→ **Data to process**
☆ ☆ ☆ ☆ ☆ ☆ ☆
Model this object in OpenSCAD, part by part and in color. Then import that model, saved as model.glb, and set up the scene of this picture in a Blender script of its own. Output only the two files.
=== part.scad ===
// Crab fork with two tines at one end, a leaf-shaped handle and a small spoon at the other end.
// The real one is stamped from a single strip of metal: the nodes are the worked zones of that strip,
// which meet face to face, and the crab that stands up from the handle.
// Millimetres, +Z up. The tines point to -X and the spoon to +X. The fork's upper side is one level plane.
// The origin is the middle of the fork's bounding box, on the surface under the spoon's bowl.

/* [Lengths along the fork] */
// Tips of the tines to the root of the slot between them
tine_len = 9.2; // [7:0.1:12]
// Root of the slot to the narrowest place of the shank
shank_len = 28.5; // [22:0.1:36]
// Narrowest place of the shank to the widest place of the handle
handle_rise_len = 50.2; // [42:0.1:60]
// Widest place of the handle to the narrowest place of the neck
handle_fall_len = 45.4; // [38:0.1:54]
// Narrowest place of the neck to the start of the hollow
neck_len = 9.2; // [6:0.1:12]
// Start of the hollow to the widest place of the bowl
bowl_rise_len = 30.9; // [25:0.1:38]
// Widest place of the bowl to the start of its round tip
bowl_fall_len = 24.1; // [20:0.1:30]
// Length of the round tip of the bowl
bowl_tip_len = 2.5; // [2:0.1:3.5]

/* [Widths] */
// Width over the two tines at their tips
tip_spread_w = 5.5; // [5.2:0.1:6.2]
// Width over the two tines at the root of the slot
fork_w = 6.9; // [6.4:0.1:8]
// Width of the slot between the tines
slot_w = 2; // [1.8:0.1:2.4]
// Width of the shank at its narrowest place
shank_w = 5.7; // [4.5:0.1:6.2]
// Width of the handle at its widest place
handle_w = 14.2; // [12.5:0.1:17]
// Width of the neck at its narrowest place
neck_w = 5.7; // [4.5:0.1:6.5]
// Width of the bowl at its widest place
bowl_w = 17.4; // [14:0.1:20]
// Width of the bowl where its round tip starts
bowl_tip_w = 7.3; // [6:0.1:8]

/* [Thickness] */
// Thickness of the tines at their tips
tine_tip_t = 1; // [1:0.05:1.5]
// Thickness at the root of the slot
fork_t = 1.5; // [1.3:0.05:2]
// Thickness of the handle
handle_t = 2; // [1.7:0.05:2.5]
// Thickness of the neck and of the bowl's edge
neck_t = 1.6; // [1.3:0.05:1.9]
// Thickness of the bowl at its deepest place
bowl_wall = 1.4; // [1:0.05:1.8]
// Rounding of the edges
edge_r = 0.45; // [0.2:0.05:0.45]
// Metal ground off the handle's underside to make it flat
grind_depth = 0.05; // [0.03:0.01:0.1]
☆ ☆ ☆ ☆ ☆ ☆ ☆
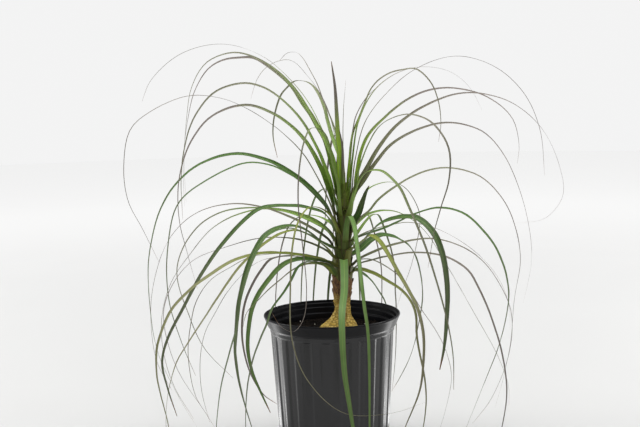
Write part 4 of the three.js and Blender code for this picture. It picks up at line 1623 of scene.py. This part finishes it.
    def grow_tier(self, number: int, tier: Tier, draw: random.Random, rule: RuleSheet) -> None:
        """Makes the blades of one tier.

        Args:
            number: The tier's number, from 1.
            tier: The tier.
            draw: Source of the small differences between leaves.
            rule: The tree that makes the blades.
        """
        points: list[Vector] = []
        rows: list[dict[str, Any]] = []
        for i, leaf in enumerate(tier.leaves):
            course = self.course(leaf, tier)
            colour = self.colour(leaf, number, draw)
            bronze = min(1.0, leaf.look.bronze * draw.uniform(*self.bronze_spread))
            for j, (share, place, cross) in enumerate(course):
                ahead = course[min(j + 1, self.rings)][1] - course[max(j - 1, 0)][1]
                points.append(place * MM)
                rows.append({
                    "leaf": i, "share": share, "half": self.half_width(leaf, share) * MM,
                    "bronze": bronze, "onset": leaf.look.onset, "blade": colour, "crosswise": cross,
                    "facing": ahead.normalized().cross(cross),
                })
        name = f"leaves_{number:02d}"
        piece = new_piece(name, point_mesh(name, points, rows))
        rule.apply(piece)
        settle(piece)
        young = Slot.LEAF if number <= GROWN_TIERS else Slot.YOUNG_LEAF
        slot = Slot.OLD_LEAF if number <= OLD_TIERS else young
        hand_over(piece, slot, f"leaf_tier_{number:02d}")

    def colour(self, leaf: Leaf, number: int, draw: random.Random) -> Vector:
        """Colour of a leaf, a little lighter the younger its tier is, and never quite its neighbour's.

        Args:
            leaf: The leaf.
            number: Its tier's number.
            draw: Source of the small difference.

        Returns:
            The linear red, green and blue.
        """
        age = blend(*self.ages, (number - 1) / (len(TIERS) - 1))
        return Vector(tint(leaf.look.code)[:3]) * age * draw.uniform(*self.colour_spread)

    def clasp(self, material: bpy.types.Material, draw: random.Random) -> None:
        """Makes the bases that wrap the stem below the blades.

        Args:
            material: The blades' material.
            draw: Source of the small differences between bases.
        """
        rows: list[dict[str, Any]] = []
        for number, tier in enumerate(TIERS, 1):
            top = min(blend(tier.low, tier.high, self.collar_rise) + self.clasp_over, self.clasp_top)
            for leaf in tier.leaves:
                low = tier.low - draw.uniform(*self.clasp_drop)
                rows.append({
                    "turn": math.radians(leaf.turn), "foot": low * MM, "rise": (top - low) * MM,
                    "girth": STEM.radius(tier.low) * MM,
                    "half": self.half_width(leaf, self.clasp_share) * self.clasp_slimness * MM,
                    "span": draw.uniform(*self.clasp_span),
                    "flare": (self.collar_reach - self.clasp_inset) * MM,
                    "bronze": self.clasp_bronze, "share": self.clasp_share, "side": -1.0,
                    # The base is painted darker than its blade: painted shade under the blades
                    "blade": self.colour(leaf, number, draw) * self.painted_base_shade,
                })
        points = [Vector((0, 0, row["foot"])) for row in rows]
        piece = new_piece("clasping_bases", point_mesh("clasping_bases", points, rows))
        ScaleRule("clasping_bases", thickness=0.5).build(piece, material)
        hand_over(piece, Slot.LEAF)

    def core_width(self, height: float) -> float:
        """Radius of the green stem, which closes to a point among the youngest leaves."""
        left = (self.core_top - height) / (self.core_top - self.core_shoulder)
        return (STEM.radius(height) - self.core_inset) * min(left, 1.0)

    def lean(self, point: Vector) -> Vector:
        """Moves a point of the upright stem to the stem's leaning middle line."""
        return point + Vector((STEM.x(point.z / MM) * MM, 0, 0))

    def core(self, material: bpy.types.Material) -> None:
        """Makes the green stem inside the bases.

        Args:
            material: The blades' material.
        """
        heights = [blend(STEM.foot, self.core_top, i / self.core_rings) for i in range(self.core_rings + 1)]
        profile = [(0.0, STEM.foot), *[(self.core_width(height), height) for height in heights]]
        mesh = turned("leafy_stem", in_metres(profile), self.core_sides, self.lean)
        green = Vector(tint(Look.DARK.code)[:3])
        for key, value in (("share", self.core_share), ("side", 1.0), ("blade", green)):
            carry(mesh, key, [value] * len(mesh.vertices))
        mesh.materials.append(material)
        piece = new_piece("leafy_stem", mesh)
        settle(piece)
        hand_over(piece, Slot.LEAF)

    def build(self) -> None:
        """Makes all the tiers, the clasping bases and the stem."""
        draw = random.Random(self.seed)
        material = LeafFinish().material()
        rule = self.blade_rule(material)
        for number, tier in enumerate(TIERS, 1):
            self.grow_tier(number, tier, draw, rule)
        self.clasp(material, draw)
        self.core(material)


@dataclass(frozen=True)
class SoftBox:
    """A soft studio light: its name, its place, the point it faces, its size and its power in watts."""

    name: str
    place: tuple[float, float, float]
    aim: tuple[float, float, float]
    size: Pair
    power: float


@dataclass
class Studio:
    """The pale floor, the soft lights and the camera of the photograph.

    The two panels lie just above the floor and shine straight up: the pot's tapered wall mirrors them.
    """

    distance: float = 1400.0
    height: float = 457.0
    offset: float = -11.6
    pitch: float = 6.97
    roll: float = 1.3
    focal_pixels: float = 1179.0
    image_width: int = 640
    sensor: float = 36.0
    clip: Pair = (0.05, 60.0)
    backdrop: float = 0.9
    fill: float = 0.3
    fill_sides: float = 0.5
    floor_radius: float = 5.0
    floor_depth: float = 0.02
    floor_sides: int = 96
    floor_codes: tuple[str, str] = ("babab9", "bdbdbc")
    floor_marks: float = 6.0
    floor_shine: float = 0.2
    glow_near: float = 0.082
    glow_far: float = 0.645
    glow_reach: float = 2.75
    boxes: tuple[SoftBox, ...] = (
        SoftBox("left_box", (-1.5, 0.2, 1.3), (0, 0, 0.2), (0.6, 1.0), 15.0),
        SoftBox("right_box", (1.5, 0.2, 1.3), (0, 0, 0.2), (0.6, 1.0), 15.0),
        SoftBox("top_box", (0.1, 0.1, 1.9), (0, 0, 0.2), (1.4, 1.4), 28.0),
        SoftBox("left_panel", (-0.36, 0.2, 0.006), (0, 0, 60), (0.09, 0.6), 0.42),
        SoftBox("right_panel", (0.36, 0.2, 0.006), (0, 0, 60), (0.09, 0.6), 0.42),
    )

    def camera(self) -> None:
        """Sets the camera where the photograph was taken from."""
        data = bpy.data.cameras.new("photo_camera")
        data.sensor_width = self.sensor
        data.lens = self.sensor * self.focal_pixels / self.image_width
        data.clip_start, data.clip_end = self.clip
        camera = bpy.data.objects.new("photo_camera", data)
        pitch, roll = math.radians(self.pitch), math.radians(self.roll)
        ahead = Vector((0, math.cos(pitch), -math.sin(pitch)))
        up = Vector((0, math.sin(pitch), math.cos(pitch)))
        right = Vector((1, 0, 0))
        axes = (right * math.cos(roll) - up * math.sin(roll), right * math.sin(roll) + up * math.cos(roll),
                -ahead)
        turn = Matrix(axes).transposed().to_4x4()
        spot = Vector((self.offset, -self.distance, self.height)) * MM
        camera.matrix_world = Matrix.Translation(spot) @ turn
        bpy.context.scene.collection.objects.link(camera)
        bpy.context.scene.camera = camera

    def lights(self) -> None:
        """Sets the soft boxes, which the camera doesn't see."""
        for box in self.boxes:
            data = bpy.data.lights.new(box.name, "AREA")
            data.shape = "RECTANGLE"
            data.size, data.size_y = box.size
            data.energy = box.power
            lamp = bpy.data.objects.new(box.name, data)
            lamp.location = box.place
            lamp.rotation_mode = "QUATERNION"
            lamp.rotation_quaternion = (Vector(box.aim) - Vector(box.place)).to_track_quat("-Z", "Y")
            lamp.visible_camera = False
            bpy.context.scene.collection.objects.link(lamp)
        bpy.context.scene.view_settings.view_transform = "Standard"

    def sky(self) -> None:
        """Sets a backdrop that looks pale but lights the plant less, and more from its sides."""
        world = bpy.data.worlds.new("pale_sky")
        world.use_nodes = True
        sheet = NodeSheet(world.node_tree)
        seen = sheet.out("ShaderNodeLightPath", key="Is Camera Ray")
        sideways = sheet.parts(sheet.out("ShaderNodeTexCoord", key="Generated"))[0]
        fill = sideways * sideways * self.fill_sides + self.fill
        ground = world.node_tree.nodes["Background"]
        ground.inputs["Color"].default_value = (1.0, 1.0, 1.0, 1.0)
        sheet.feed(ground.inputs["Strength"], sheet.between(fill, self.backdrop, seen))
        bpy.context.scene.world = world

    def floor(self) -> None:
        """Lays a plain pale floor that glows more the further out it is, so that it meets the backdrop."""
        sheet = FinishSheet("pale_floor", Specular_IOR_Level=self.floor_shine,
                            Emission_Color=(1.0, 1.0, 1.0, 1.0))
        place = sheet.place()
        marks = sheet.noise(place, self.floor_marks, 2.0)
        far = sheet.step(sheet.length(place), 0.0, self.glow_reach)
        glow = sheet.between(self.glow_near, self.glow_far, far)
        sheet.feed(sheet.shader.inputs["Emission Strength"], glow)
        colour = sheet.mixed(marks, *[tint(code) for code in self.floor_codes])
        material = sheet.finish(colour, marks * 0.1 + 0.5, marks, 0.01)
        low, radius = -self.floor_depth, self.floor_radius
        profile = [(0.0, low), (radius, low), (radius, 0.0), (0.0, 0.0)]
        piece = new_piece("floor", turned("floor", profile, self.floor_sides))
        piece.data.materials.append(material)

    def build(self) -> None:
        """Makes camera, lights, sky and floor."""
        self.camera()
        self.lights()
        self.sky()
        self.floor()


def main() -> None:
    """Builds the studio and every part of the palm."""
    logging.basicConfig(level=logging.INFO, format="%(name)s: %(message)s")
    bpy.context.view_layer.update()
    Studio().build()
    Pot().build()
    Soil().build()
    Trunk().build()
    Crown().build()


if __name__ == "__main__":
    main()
☆ ☆ ☆ ☆ ☆ ☆ ☆
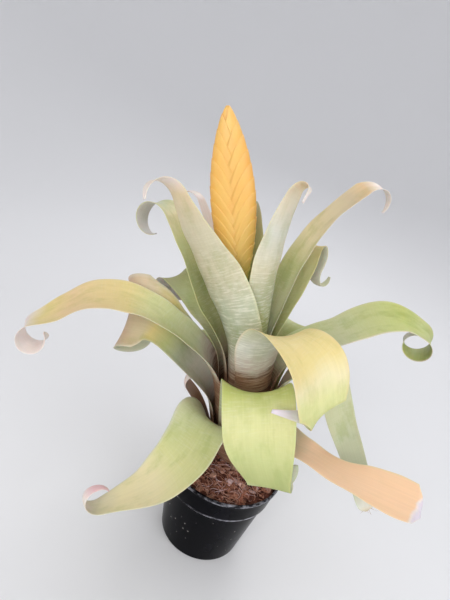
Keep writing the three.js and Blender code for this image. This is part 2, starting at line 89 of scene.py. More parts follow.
☆ ☆ ☆ ☆ ☆ ☆ ☆
→ **Goal**
Your task is to transcribe only the lines from the line containing "Write part 4" through the line containing "of one tier.", word for word.

→ **Output for this task**
Write part 4 of the three.js and Blender code for this picture. It picks up at line 1623 of scene.py. This part finishes it.
    def grow_tier(self, number: int, tier: Tier, draw: random.Random, rule: RuleSheet) -> None:
        """Makes the blades of one tier.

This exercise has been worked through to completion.